(Records with modeling code)
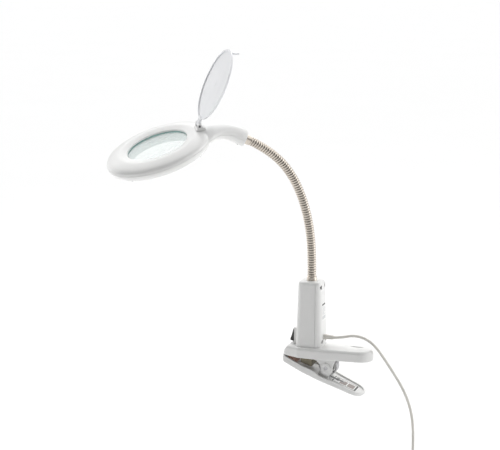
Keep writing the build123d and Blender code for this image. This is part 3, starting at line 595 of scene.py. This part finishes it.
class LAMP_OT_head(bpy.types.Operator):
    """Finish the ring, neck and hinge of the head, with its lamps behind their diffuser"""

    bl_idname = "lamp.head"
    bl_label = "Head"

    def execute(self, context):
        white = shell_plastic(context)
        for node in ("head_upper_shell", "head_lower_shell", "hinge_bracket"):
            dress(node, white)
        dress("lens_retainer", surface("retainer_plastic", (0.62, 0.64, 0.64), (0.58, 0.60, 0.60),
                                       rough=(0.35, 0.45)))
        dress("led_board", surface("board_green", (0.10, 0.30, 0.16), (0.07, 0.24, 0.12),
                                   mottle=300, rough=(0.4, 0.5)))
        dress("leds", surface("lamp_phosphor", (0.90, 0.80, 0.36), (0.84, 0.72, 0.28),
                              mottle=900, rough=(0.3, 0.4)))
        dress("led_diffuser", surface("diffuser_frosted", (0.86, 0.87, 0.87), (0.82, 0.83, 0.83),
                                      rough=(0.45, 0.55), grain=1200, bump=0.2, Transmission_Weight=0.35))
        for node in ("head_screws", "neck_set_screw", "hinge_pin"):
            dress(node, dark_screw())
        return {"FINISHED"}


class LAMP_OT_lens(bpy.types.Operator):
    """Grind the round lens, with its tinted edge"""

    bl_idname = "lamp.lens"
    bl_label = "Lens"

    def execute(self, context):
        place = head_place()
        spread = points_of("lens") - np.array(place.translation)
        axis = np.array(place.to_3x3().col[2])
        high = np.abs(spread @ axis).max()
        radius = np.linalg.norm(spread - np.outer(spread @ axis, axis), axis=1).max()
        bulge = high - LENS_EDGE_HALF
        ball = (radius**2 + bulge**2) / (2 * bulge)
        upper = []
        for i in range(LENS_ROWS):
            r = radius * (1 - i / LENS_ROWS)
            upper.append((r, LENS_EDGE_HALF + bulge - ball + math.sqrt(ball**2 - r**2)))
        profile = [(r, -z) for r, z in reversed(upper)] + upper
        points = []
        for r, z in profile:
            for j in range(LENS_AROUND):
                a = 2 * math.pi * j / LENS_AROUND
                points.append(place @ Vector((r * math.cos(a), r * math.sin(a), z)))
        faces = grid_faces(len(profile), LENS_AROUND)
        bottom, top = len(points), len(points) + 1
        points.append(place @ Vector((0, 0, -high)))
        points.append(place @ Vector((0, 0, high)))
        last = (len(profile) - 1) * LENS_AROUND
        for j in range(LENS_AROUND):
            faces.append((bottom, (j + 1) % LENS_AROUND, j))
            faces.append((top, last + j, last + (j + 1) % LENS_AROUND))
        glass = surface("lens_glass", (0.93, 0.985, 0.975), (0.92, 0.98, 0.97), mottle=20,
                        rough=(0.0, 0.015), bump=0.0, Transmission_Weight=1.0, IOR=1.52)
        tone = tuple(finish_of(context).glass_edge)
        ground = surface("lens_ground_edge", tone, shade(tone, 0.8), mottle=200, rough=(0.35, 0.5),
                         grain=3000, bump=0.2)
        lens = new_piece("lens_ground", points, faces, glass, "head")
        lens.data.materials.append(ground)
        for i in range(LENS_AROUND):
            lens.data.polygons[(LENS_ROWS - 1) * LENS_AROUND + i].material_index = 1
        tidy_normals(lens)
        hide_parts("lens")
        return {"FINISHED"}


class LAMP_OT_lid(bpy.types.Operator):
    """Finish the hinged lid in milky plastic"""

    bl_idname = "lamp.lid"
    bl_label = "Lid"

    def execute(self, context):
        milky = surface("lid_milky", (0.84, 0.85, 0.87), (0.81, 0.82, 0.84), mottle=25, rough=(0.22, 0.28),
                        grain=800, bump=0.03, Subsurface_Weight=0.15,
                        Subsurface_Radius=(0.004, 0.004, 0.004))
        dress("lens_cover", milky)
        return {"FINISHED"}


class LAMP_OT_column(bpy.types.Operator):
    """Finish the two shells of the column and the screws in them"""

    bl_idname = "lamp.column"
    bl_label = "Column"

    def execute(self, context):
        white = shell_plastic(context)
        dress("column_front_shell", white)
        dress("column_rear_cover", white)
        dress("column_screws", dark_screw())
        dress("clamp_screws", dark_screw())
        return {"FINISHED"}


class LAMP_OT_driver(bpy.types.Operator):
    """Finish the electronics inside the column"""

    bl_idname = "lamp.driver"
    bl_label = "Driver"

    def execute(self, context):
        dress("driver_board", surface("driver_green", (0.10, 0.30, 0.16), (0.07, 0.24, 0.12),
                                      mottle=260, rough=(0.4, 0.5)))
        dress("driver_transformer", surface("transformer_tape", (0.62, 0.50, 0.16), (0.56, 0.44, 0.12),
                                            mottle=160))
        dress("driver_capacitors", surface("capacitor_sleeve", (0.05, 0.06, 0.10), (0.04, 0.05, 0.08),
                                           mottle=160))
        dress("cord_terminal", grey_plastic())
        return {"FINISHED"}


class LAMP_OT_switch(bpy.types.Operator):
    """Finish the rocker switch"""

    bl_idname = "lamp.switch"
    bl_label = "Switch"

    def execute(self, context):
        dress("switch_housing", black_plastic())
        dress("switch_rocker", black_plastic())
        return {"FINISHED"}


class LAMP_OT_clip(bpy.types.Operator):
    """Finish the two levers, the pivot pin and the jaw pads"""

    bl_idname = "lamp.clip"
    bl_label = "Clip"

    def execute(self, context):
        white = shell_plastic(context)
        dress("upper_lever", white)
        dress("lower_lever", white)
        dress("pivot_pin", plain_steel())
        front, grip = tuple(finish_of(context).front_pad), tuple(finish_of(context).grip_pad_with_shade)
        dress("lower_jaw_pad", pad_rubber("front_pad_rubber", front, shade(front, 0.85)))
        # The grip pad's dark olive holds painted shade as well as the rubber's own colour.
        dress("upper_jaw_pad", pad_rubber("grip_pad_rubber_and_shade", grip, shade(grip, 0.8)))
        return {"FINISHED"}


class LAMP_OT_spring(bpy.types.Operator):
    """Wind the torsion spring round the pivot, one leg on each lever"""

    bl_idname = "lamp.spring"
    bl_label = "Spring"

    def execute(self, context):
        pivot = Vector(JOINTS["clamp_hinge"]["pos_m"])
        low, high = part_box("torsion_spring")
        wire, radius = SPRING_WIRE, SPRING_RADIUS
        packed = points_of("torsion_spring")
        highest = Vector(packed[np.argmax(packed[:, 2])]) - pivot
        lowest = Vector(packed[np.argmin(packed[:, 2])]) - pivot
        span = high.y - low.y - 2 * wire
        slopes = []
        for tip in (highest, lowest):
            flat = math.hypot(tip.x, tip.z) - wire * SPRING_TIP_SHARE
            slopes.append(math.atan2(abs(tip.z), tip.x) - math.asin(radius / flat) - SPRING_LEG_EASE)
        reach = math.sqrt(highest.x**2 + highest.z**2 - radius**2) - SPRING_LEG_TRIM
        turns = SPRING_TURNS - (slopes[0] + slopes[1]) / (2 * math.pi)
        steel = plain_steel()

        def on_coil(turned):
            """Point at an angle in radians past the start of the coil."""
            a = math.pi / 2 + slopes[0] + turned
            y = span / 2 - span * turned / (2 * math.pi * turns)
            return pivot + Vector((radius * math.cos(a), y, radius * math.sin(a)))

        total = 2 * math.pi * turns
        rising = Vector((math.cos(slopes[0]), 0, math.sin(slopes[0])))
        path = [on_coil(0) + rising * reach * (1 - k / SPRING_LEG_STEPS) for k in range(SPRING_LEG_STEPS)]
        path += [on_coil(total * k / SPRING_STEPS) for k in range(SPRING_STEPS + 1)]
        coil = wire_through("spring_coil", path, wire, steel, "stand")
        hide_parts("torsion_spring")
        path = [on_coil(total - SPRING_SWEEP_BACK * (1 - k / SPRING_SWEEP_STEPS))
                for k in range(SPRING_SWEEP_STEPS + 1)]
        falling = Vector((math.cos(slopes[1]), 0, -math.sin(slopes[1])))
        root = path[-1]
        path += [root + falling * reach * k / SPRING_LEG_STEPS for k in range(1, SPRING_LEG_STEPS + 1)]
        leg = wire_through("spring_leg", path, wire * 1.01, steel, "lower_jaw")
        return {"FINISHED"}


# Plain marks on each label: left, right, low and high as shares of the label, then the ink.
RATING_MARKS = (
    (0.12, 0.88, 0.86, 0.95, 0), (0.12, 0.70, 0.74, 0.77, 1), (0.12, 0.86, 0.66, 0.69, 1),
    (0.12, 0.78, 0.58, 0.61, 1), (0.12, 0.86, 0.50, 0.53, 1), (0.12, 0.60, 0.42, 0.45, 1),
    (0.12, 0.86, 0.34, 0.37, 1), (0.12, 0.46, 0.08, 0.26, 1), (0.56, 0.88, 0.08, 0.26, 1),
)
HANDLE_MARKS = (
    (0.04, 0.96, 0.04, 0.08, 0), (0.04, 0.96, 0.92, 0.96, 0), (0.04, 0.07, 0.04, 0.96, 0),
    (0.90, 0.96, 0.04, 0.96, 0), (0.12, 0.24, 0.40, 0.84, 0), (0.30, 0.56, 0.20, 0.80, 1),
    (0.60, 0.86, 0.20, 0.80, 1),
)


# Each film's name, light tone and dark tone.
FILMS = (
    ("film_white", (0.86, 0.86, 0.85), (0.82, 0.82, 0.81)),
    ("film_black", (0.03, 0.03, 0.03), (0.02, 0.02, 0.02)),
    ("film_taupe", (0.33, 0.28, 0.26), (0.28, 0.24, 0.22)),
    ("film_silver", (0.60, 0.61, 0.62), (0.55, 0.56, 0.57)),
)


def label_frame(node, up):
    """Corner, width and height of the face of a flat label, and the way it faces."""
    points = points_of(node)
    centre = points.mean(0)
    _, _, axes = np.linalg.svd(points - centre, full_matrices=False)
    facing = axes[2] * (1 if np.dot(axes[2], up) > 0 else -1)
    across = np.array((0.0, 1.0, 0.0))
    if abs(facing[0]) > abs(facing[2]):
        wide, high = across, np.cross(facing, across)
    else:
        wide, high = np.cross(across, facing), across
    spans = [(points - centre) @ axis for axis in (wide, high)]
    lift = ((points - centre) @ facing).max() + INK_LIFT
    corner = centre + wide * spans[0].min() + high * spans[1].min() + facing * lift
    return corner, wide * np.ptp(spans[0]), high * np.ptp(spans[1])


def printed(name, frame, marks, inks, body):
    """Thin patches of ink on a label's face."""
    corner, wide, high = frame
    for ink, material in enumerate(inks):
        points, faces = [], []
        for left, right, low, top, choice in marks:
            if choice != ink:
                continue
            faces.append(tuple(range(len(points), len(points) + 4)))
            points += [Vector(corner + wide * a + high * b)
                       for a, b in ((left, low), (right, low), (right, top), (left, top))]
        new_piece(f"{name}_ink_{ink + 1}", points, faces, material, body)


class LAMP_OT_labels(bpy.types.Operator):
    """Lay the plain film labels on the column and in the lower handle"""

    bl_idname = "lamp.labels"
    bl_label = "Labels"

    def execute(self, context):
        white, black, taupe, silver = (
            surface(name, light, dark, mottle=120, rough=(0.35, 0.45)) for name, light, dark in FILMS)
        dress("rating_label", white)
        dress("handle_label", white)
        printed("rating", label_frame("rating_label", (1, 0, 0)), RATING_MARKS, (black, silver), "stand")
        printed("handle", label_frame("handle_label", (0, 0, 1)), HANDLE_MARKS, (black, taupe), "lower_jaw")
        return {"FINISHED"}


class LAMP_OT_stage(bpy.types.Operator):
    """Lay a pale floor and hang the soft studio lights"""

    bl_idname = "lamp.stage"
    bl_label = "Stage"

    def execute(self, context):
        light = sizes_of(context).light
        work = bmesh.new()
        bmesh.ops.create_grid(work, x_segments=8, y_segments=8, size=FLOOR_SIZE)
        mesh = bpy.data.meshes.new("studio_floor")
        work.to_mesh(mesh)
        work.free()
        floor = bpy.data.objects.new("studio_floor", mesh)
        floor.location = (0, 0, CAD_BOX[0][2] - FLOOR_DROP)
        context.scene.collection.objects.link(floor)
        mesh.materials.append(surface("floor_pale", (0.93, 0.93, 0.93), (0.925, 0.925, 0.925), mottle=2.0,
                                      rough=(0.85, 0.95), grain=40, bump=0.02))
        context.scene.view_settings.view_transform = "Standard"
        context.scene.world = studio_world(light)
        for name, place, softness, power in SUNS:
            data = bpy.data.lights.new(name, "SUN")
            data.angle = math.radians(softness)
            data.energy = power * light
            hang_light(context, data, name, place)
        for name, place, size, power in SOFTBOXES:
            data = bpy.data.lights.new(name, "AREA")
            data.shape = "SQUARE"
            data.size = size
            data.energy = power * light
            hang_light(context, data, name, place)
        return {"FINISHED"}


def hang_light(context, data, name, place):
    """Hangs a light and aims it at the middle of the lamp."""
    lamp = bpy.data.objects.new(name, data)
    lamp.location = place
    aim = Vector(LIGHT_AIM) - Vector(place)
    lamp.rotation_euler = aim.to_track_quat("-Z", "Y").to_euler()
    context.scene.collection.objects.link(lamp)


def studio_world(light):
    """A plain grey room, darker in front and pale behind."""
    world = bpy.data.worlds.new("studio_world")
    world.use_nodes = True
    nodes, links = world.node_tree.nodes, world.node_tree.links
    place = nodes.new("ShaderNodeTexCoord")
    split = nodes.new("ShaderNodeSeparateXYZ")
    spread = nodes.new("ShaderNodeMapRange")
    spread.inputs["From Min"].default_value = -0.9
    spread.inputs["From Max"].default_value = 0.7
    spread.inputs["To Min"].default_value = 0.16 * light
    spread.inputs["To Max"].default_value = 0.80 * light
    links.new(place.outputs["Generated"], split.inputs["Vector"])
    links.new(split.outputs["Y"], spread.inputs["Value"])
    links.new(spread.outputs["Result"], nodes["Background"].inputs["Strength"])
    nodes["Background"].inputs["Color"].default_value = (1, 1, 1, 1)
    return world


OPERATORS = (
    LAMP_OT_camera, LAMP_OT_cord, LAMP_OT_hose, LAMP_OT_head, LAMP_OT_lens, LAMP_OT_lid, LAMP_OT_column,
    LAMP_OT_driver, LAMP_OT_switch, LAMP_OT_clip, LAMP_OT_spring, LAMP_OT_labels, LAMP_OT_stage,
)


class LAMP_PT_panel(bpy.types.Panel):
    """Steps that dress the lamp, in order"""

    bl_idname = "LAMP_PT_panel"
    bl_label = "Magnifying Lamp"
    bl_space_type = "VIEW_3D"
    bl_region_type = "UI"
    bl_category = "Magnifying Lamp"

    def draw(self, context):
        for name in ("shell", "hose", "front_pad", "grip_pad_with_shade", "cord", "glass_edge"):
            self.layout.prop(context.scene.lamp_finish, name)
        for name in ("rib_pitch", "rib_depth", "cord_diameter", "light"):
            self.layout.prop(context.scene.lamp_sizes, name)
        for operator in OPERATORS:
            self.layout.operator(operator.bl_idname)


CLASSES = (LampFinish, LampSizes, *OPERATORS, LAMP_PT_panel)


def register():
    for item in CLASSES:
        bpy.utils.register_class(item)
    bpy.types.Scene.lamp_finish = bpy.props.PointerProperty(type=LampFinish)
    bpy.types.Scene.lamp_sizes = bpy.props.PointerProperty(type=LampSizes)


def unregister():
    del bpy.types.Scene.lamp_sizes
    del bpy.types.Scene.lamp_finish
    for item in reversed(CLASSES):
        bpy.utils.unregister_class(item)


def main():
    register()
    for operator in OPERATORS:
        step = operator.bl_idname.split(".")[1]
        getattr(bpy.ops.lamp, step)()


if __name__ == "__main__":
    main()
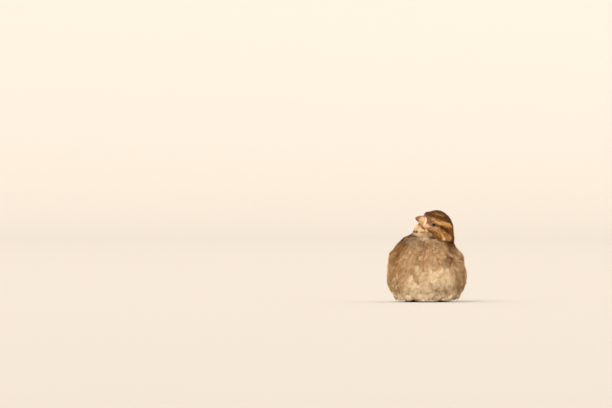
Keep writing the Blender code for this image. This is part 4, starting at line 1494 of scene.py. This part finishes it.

### What the task asks
Read the entries and pick out all lines that include the word "starting".

### The solution
Keep writing the build123d and Blender code for this image. This is part 3, starting at line 595 of scene.py. This part finishes it.
Keep writing the Blender code for this image. This is part 4, starting at line 1494 of scene.py. This part finishes it.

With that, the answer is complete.